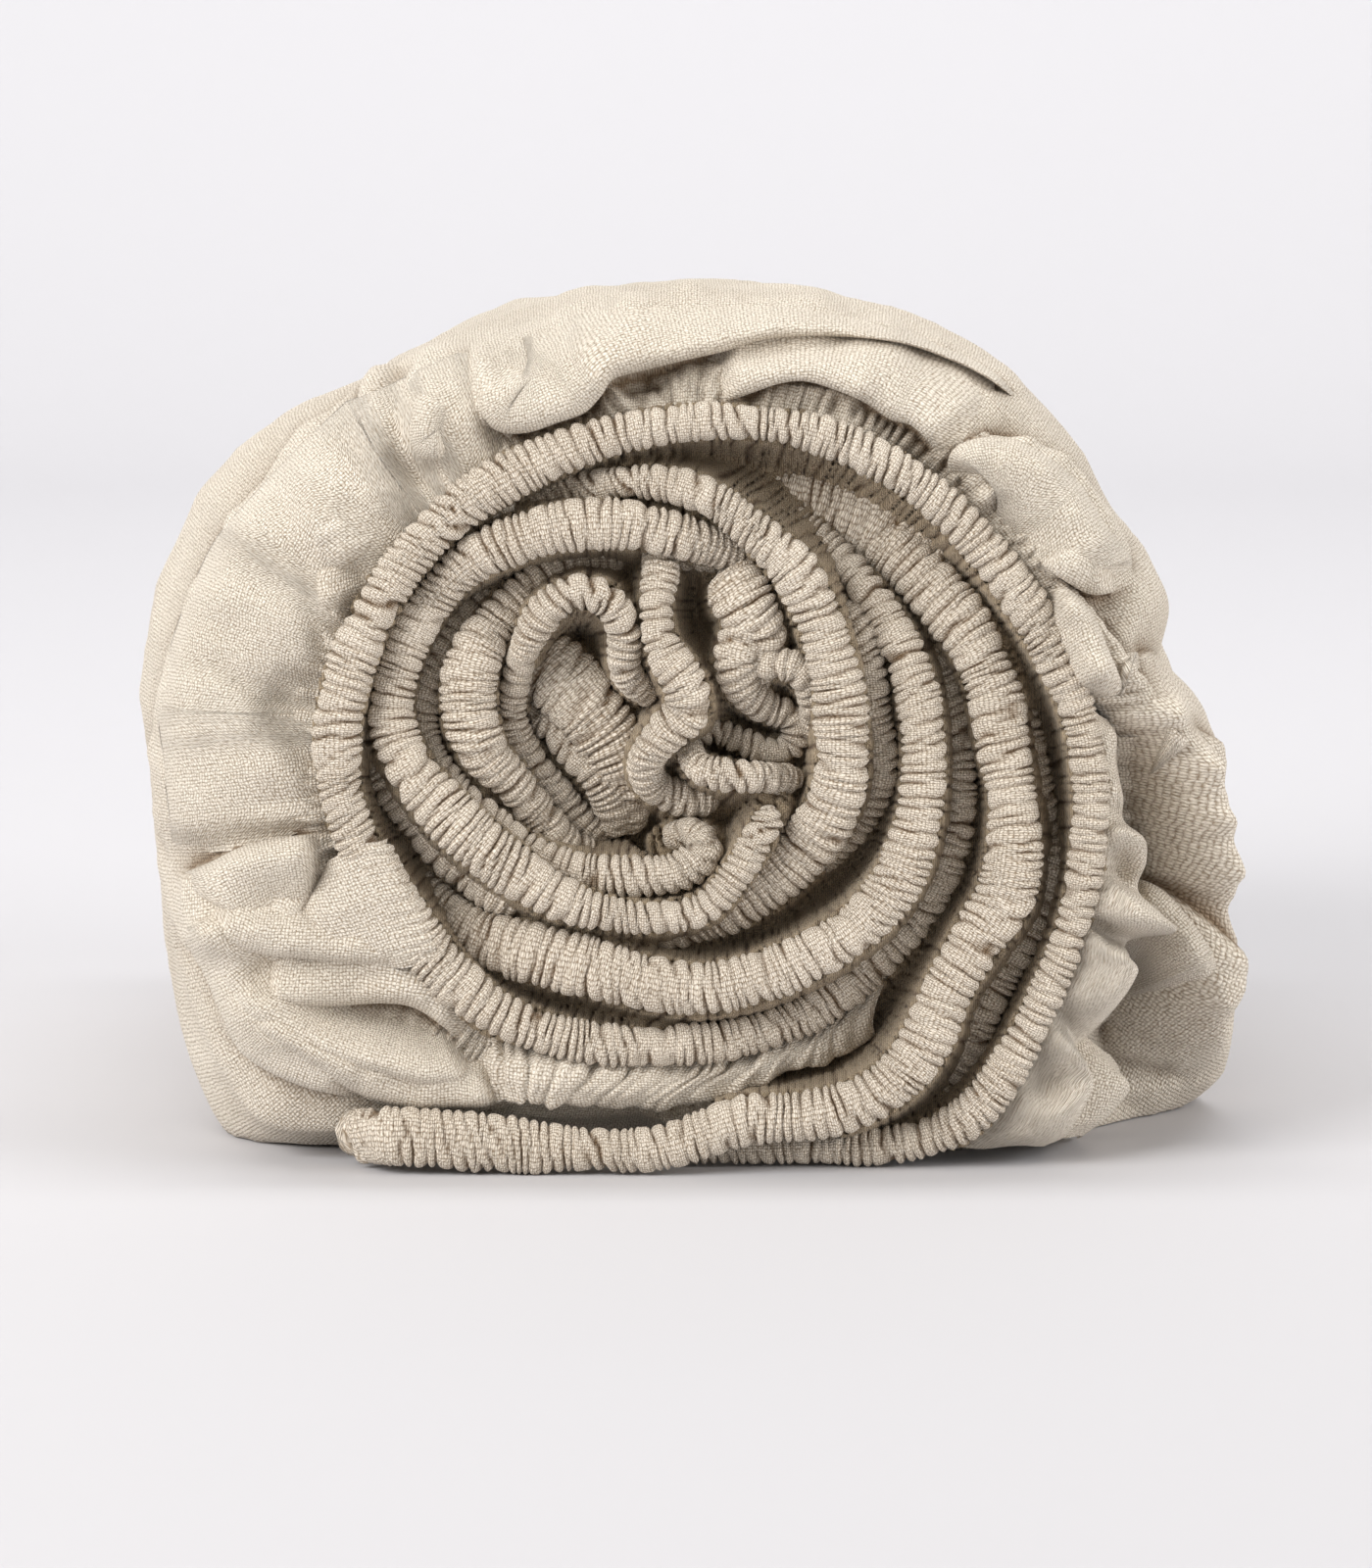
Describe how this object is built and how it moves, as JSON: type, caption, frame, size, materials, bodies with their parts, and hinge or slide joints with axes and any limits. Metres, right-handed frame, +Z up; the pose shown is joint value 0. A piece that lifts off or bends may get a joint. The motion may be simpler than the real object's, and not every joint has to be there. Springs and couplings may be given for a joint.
{
  "type": "rolled fitted sheet",
  "caption": "Crumpled linen fitted sheet rolled up loosely and lying on its side, its gathered elastic hem winding in a spiral on one end.",
  "frame": {"origin": "on the surface it rests on, under the middle of its bounding box", "axes": "+Z up, Y along the roll, with the end that shows the spiral facing -Y"},
  "size_m": [0.2703, 0.2984, 0.2129],
  "materials": {
    "cloth": "matt washed linen, plain weave, undyed oatmeal",
    "casing": "the same linen, drawn into fine gathers over elastic"
  },
  "bodies": {
    "root": {"rolled_cloth": "cloth", "casing_outer_turn": "casing", "casing_lead_turn": "casing", "casing_third_turn": "casing", "casing_fourth_turn": "casing", "casing_fifth_turn": "casing", "casing_sixth_turn": "casing", "casing_seventh_turn": "casing", "casing_inner_loop": "casing", "casing_middle_drop": "casing", "casing_centre_fold": "casing", "casing_core_fold": "casing"}
  },
  "joints": []
}
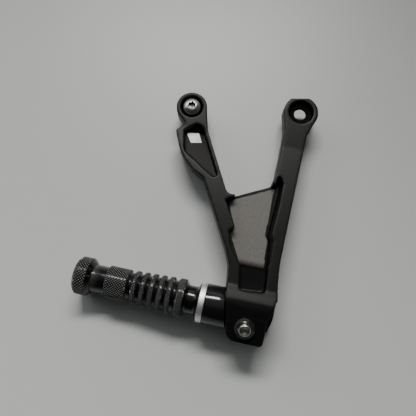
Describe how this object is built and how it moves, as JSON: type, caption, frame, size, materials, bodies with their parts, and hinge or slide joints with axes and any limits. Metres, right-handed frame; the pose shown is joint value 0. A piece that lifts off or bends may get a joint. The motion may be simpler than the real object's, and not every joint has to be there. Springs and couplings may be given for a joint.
{
  "type": "folding foot peg with hanger",
  "caption": "Folding knurled foot peg on a V-shaped forged hanger with bolt eyelets, a clevis hinge, a pin with clip and a loose mounting bolt.",
  "frame": {"origin": "on the free eyelet's bolt axis, in the plane of its back face", "axes": "+Z out of the hanger's front face, along the bolts; -X along the peg; +Y from the hinge up to the eyelets"},
  "size_m": [0.1515, 0.1887, 0.0367],
  "materials": {
    "forged_coat": "satin black powder coat on forged aluminium, lighter and rougher on the web",
    "black_anodised": "gloss black anodised, diamond knurled on its crests",
    "bright_ring": "turned bright aluminium",
    "stainless": "polished stainless steel",
    "spring_steel": "bright spring steel",
    "bearing_bronze": "sintered bronze",
    "slide_plastic": "white low-friction plastic",
    "seal_rubber": "black rubber",
    "label_white": "blank white printed label"
  },
  "bodies": {
    "hanger": {"bracket_forging": "forged_coat", "code_label": "label_white", "pin_washer": "stainless", "front_thrust_washer": "slide_plastic", "rear_thrust_washer": "slide_plastic"},
    "peg": {"peg_adapter": "black_anodised", "hinge_bush": "bearing_bronze", "thread_insert": "stainless", "detent_ball": "stainless", "detent_spring": "spring_steel", "spacer_ring": "bright_ring", "peg_sleeve": "black_anodised", "roll_pin": "spring_steel", "peg_bolt": "stainless", "peg_lock_washer": "spring_steel", "end_knob": "black_anodised", "knob_o_ring": "seal_rubber"},
    "pin": {"hinge_pin": "stainless", "pin_clip": "spring_steel"},
    "loose_bolt": {"mount_bolt": "stainless"}
  },
  "joints": [
    {"name": "peg_fold", "type": "hinge", "parent": "hanger", "child": "peg", "pos_m": [-0.013, -0.161, 0.00825], "axis": [-0.0447, -0.3173, 0.9473], "range_deg": [0, 90]},
    {"name": "pin_turn", "type": "hinge", "parent": "hanger", "child": "pin", "pos_m": [-0.013, -0.161, 0.00825], "axis": [-0.0447, -0.3173, 0.9473], "continuous": true},
    {"name": "bolt_slide", "type": "slide", "parent": "hanger", "child": "loose_bolt", "axis": [0, 0, 1], "range_m": [-0.0059, 0.03]}
  ]
}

• _EXERCISE REQUIREMENTS_: Every line of the records that includes the word "built" should be gathered.

• _RESULT OF THIS TASK_:
Describe how this object is built and how it moves, as JSON: type, caption, frame, size, materials, bodies with their parts, and hinge or slide joints with axes and any limits. Metres, right-handed frame, +Z up; the pose shown is joint value 0. A piece that lifts off or bends may get a joint. The motion may be simpler than the real object's, and not every joint has to be there. Springs and couplings may be given for a joint.
Describe how this object is built and how it moves, as JSON: type, caption, frame, size, materials, bodies with their parts, and hinge or slide joints with axes and any limits. Metres, right-handed frame; the pose shown is joint value 0. A piece that lifts off or bends may get a joint. The motion may be simpler than the real object's, and not every joint has to be there. Springs and couplings may be given for a joint.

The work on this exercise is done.